With all of this going for it, Mallorca is not simply a place for sun, sea and sand holidays – but there is no denying that those are still excellent reasons to come here.


A Brief History

Many influences have shaped Mallorca over the past 4,000 years and helped make it the fascinating place it is today. The stone towers called talayots that can still be seen in parts of the island were defensive structures built by early inhabitants, who are believed to have made settlements here around 1300BC. Even before that, Neolithic islanders had graduated from cave dwellings to simple stone houses and cleared fields by piling stones into dividing walls – the origins of the intricate dry-stone walls called parets seques or margers that can still be seen in the island interior.
Over the centuries, the inhabitants traded with the Phoenicians, Carthaginians and Greeks, and the Carthaginians gradually colonised the islands (c. 400BC), absorbed them into their trading empire and founded the main ports.
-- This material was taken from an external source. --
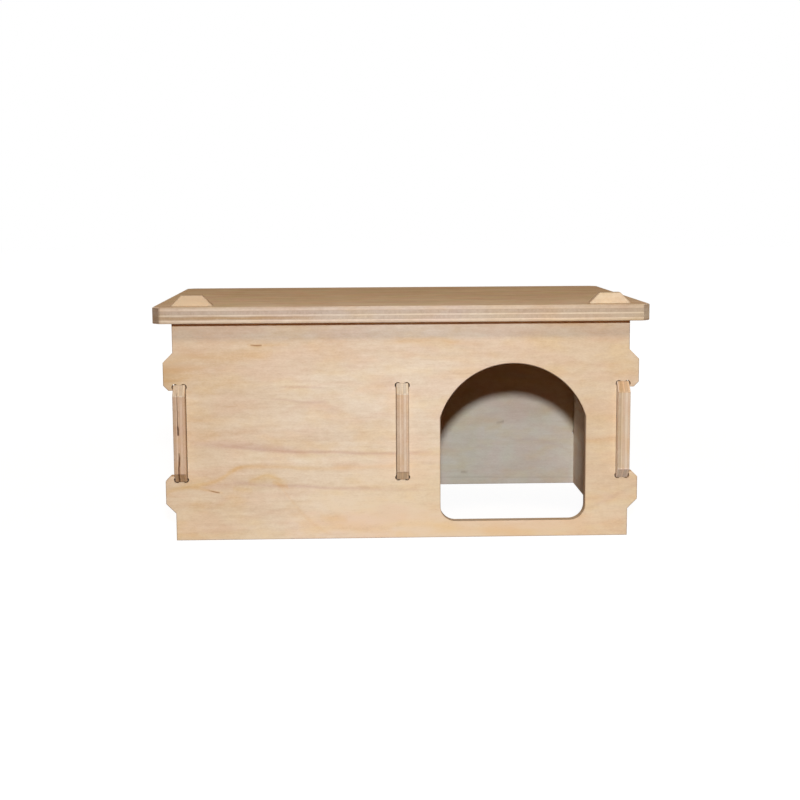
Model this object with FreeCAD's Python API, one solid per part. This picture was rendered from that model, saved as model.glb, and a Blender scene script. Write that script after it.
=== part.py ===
# Flat-pack hamster house: six plywood boards that plug together without glue or screws.
#
# Millimetres, +Z up.  The origin is on the ground under the middle of the house.  +X runs along
# the front towards the doorway end, and +Y runs from the front of the house to its back.
#
# Every board is drawn flat, as it lies on the router's bed, in its own u-v plane with its
# thickness along w, and is then stood up in its place.

import FreeCAD, Part
import math
import os

Vector = FreeCAD.Vector

# ---- Sheets and overall sizes ----
WALL_SHEET = 7.5            # thickness of the five upright boards, sold as 8 mm sheet
ROOF_SHEET = 10.0           # thickness of the roof board
BODY_LENGTH = 280.0         # over the outer faces of the two end walls
BODY_DEPTH = 180.0          # over the outer faces of the front and back panels
WALL_HEIGHT = 135.0         # ground to the underside of the roof
DIVIDER_OFFSET = 0.0        # middle of the divider from the middle of the house, towards +X

# ---- Roof ----
ROOF_OVERHANG = 10.5        # past the outer faces of the walls and panels, on all four sides
ROOF_CORNER_CUT = 4.3       # 45 degree cut across each corner

# ---- Plug joints: tenons on the walls and divider, slots in the panels ----
TENON_HEIGHT = 60.0
TENON_MID_HEIGHT = 66.8     # middle of the tenons above the ground
TENON_STAND_OUT = 5.5       # how far a tenon's tip stands out of the panel
TENON_TIP_CUT = 5.8         # 45 degree lead-in above and below the tip
SLOT_SIDE_PLAY = 0.3        # gap on each flat side of a board in its slot
SLOT_END_PLAY = 0.1         # gap past each end of a tenon or tab in its slot
CUTTER_RADIUS = 2.0         # the router bit, which leaves a round relief in every inner corner
ARRIS_CUT = 0.4             # sanded-off edge round the boards and the openings, not round slots

# ---- Ears: hooks on the panels' ends that hold the end walls in ----
EAR_STAND_OUT = 6.0         # past the outer face of the end wall
EAR_OUTER_FLAT = 14.1       # upright outer edge, between its two corner cuts
HOOK_LAP = 3.5              # how far a hook reaches over the tenon's outer face
HOOK_NOSE_CUT = 3.1         # 45 degree cut on the hook's nose

# ---- Tabs on the front panel that stand up through the roof ----
TAB_WIDTH = 25.0
TAB_RISE = 6.5              # above the roof
TAB_CORNER_CUT = 6.2        # 45 degree cut on both upper corners

# ---- Doorway in the front panel and passage in the divider ----
SILL_HEIGHT = 10.0          # strip of board left under both openings
SILL_CORNER_RADIUS = 9.5    # lower corners of both openings
DOOR_WIDTH = 90.0
DOOR_MID = 68.4             # middle of the doorway from the middle of the house
DOOR_SPRING_HEIGHT = 75.4   # where the upright sides meet the arch
DOOR_APEX_HEIGHT = 108.5
PASSAGE_WIDTH = 70.0
PASSAGE_MID = 24.0          # middle of the passage from the middle of the house, towards the back
PASSAGE_SPRING_HEIGHT = 62.0
PASSAGE_APEX_HEIGHT = 88.0

# ---- Sizes that follow ----
HALF_LENGTH = BODY_LENGTH / 2
HALF_DEPTH = BODY_DEPTH / 2
INNER_HALF_DEPTH = HALF_DEPTH - WALL_SHEET
END_WALL_MID = HALF_LENGTH - WALL_SHEET / 2
SLOT_WIDTH = WALL_SHEET + 2 * SLOT_SIDE_PLAY
SLOT_HALF_HEIGHT = TENON_HEIGHT / 2 + SLOT_END_PLAY
TAB_MID = HALF_LENGTH - TAB_WIDTH / 2
ROOF_TOP = WALL_HEIGHT + ROOF_SHEET


def flat_board(points, thickness):
    """A board with a straight-sided outline and sanded edges, lying on the u-v plane."""
    corners = [Vector(u, v, 0) for u, v in points]
    outline = Part.makePolygon(corners + corners[:1])
    board = Part.Face(outline).extrude(Vector(0, 0, thickness))
    face_edges = [edge for edge in board.Edges if edge.BoundBox.ZLength < ARRIS_CUT / 2]
    return board.makeChamfer(ARRIS_CUT, face_edges)


def mirrored(points):
    """An outline made of a right-hand half, listed from bottom to top, and its mirror image."""
    return points + [(-u, v) for u, v in reversed(points)]


def corner_relief(u, v, toward_u, toward_v, thickness):
    """The round hole that clears an inner corner at (u, v), on its open side's diagonal."""
    step = CUTTER_RADIUS * math.sqrt(0.5)
    centre = Vector(u + toward_u * step, v + toward_v * step, 0)
    return Part.makeCylinder(CUTTER_RADIUS, thickness, centre)


def relieved_slot(mid_u, mid_v, width, height, thickness):
    """The cutter's sweep for a through slot with a relief in each of its four corners."""
    low = Vector(mid_u - width / 2, mid_v - height / 2, 0)
    sweep = Part.makeBox(width, height, thickness, low)
    reliefs = [
        corner_relief(mid_u + side * width / 2, mid_v + end * height / 2, -side, -end, thickness)
        for side in (-1, 1)
        for end in (-1, 1)
    ]
    return sweep.fuse(reliefs)


def arch_outline(mid_u, width, spring, apex, growth, level):
    """Outline of an arched opening on the sill, grown outwards all round, at w = level."""
    left = mid_u - width / 2 - growth
    right = mid_u + width / 2 + growth
    sill = SILL_HEIGHT - growth
    radius = SILL_CORNER_RADIUS + growth
    sag = radius * (1 - math.sqrt(0.5))
    sill_left = Vector(left + radius, sill, level)
    sill_right = Vector(right - radius, sill, level)
    left_foot = Vector(left, sill + radius, level)
    right_foot = Vector(right, sill + radius, level)
    left_spring = Vector(left, spring, level)
    right_spring = Vector(right, spring, level)
    edges = [
        Part.makeLine(sill_left, sill_right),
        Part.Arc(sill_right, Vector(right - sag, sill + sag, level), right_foot).toShape(),
        Part.makeLine(right_foot, right_spring),
        Part.Arc(right_spring, Vector(mid_u, apex + growth, level), left_spring).toShape(),
        Part.makeLine(left_spring, left_foot),
        Part.Arc(left_foot, Vector(left + sag, sill + sag, level), sill_left).toShape(),
    ]
    return Part.Wire(edges)


def arched_opening(mid_u, width, spring, apex, thickness):
    """The cutter's sweep for an arched opening, with its rims sanded on both faces."""
    straight = arch_outline(mid_u, width, spring, apex, 0, 0)
    sweep = Part.Face(straight).extrude(Vector(0, 0, thickness))
    rims = [
        Part.makeLoft(
            [
                arch_outline(mid_u, width, spring, apex, ARRIS_CUT, face),
                arch_outline(mid_u, width, spring, apex, 0, face + inward * ARRIS_CUT),
            ],
            True,
            True,
        )
        for face, inward in ((0, 1), (thickness, -1))
    ]
    return sweep.fuse(rims)


def ear_edge(sign):
    """One ear's edge, from its hook outwards; sign is +1 above the tenon and -1 below it."""
    hook_end = SLOT_HALF_HEIGHT - HOOK_LAP
    nose = hook_end + HOOK_NOSE_CUT
    shoulder = nose + EAR_OUTER_FLAT
    foot = shoulder + EAR_STAND_OUT
    outer = HALF_LENGTH + EAR_STAND_OUT
    profile = [
        (HALF_LENGTH, hook_end),
        (outer - HOOK_NOSE_CUT, hook_end),
        (outer, nose),
        (outer, shoulder),
        (HALF_LENGTH, foot),
    ]
    return [(u, TENON_MID_HEIGHT + sign * rise) for u, rise in profile]


def panel_side():
    """Right-hand edge of a panel, from the ground to the level of the roof's underside."""
    lower_ear = list(reversed(ear_edge(-1)))
    upper_ear = ear_edge(+1)
    return [(HALF_LENGTH, 0)] + lower_ear + upper_ear


def panel_slots():
    """Sweeps for the three slots; the outer two open the panel's ends between the ears."""
    return [
        relieved_slot(mid, TENON_MID_HEIGHT, SLOT_WIDTH, 2 * SLOT_HALF_HEIGHT, WALL_SHEET)
        for mid in (-END_WALL_MID, DIVIDER_OFFSET, END_WALL_MID)
    ]


def stood_across(board, outer_y):
    """Stands a flat panel up across the house: u along X, v up, w towards the front."""
    board.Placement = FreeCAD.Placement(Vector(0, outer_y, 0), FreeCAD.Rotation(Vector(1, 0, 0), 90))
    return board


def stood_lengthwise(board, mid_x):
    """Stands a flat wall up from front to back: u along Y, v up, w along X."""
    turn = FreeCAD.Rotation(Vector(1, 1, 1), 120)
    board.Placement = FreeCAD.Placement(Vector(mid_x - WALL_SHEET / 2, 0, 0), turn)
    return board


def front_panel():
    tab_low = ROOF_TOP + TAB_RISE - TAB_CORNER_CUT
    tab_top = ROOF_TOP + TAB_RISE
    tab_inner = HALF_LENGTH - TAB_WIDTH
    right_half = panel_side() + [
        (HALF_LENGTH, tab_low),
        (HALF_LENGTH - TAB_CORNER_CUT, tab_top),
        (tab_inner + TAB_CORNER_CUT, tab_top),
        (tab_inner, tab_low),
        (tab_inner, WALL_HEIGHT),
    ]
    tab_feet = [
        corner_relief(side * tab_inner, WALL_HEIGHT, -side, 1, WALL_SHEET)
        for side in (-1, 1)
    ]
    doorway = arched_opening(DOOR_MID, DOOR_WIDTH, DOOR_SPRING_HEIGHT, DOOR_APEX_HEIGHT, WALL_SHEET)
    board = flat_board(mirrored(right_half), WALL_SHEET)
    board = board.cut(panel_slots() + tab_feet + [doorway])
    return stood_across(board, -INNER_HALF_DEPTH)


def back_panel():
    right_half = panel_side() + [(HALF_LENGTH, WALL_HEIGHT)]
    board = flat_board(mirrored(right_half), WALL_SHEET)
    board = board.cut(panel_slots())
    return stood_across(board, HALF_DEPTH)


def tenoned_wall():
    """A wall lying flat: it fills the space between the panels and has a tenon at each end."""
    low = TENON_MID_HEIGHT - TENON_HEIGHT / 2
    high = TENON_MID_HEIGHT + TENON_HEIGHT / 2
    tip = HALF_DEPTH + TENON_STAND_OUT
    back_half = [
        (INNER_HALF_DEPTH, 0),
        (INNER_HALF_DEPTH, low),
        (tip - TENON_TIP_CUT, low),
        (tip, low + TENON_TIP_CUT),
        (tip, high - TENON_TIP_CUT),
        (tip - TENON_TIP_CUT, high),
        (INNER_HALF_DEPTH, high),
        (INNER_HALF_DEPTH, WALL_HEIGHT),
    ]
    shoulder_reliefs = [
        corner_relief(end * INNER_HALF_DEPTH, level, end, away, WALL_SHEET)
        for end in (-1, 1)
        for level, away in ((low, -1), (high, 1))
    ]
    board = flat_board(mirrored(back_half), WALL_SHEET)
    return board.cut(shoulder_reliefs)


def end_wall(side):
    return stood_lengthwise(tenoned_wall(), side * END_WALL_MID)


def divider():
    passage = arched_opening(
        PASSAGE_MID, PASSAGE_WIDTH, PASSAGE_SPRING_HEIGHT, PASSAGE_APEX_HEIGHT, WALL_SHEET
    )
    return stood_lengthwise(tenoned_wall().cut(passage), DIVIDER_OFFSET)


def roof():
    half_u = HALF_LENGTH + ROOF_OVERHANG
    half_v = HALF_DEPTH + ROOF_OVERHANG
    right_half = [
        (half_u - ROOF_CORNER_CUT, -half_v),
        (half_u, -half_v + ROOF_CORNER_CUT),
        (half_u, half_v - ROOF_CORNER_CUT),
        (half_u - ROOF_CORNER_CUT, half_v),
    ]
    slot_length = TAB_WIDTH + 2 * SLOT_END_PLAY
    slot_mid = -HALF_DEPTH + WALL_SHEET / 2
    slots = [
        relieved_slot(side * TAB_MID, slot_mid, slot_length, SLOT_WIDTH, ROOF_SHEET)
        for side in (-1, 1)
    ]
    board = flat_board(mirrored(right_half), ROOF_SHEET).cut(slots)
    board.Placement = FreeCAD.Placement(Vector(0, 0, WALL_HEIGHT), FreeCAD.Rotation())
    return board


NODES = {
    "front_panel": front_panel(),
    "back_panel": back_panel(),
    "left_wall": end_wall(-1),
    "right_wall": end_wall(+1),
    "divider": divider(),
    "roof": roof(),
}

os.makedirs("parts", exist_ok=True)
for name, shape in NODES.items():
    shape.exportStep(f"parts/{name}.step")
    print(f"{name}: {len(shape.Solids)} solid, {shape.Volume / 1000:.1f} cm3, valid {shape.isValid()}")
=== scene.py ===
# The looks of a flat-pack hamster house: six raw birch plywood boards on a white studio floor.
#
# Metres, +Z up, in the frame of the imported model.  The boards are the frame's own nodes and get
# a plywood material each.  Inside a material every length is in millimetres, measured on the
# board: along the grain of its face plies, across that grain, and down through its plies.

import math
from collections import namedtuple

import bpy
from mathutils import Color, Matrix, Vector


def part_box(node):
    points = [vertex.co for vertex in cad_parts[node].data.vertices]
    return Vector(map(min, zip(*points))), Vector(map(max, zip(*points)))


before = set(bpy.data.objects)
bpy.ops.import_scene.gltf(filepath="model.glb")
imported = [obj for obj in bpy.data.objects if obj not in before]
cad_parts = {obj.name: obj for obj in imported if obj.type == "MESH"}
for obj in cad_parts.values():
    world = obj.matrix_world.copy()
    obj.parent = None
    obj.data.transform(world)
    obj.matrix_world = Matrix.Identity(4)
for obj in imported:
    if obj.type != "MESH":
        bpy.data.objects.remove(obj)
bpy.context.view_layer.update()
scene = bpy.context.scene

MM_PER_METRE = 1000.0
SCREEN_WHITE = 255                      # colours are picked as screen values up to this
WHITE = (1.0, 1.0, 1.0, 1.0)
BLACK = (0.0, 0.0, 0.0, 1.0)

# ---- Camera ----
CAMERA_PLACE = Vector((-0.0315, -0.9772, 0.2056))
CAMERA_YAW = math.radians(1.9404)       # to the right of straight ahead
CAMERA_PITCH = math.radians(7.6455)     # down from level
CAMERA_ROLL = math.radians(-0.2892)
SENSOR_WIDTH = 36.0                     # millimetres, as is the lens's length
LENS_LENGTH = 65.637

# ---- Lamps: at a level of 1, a surface that faces the lamp shows its colour as written ----
HOUSE_MIDDLE = Vector((0.0, 0.0, 0.075))
FRONT_MIDDLE = Vector((0.0, -0.09, 0.07))
FLASH_FROM_LENS = Vector((0.0098, 0.0, 0.1214))
FLASH_WIDTH = 0.040
FLASH_LEVEL = 0.78
FLASH_COLOUR = (0.93, 1.0, 1.09)
ROOM_LAMP_DISTANCE = 2.0
ROOM_LAMP_ELEVATION = math.radians(46.0)
ROOM_LAMP_WIDTH = 0.35
ROOM_LAMP_LEVEL = 0.31
ROOM_LAMP_COLOUR = (1.0, 0.78, 0.50)
SIDE_LAMP_AZIMUTHS = {"left_lamp": math.radians(-125.0), "right_lamp": math.radians(125.0)}
SIDE_LAMP_DISTANCE = 2.0
SIDE_LAMP_ELEVATION = math.radians(3.0)
SIDE_LAMP_WIDTH = 0.8
SIDE_LAMP_LEVEL = 0.78
SIDE_LAMP_COLOUR = (1.0, 1.0, 1.0)
SKY_LEVEL = 0.042
SKY_COLOUR = (1.0, 0.30, 0.06, 1.0)     # the warm light of the room, which fills the shadows
SKY_GLOW = 1.0                          # the white that the camera sees in place of that light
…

But by 123BC the Romans, who had pacified most of Spain, despatched an invading force to conquer the islands, which they named Balearis Major (Mallorca) and Balearis Minor (Menorca).
Romans, Vandals and Moorish Occupation
The Romans introduced the Christian religion, constructed roads and established the towns of Palmaria (Palma) and Pollentia (near Alcúdia), but during the 5th century AD, as the Roman Empire crumbled, Goths, Vandals and Visigoths poured into the Balearics. The Vandals destroyed almost all evidence of Roman occupation – the remains of Pollentia outside Alcúdia are among the very few traces left – before they were ousted in AD534 by a Byzantine expedition from Constantinople.
But more invaders were to follow. Ignited by the teachings of the Prophet Mohammed, Islam spread quickly in the 8th century.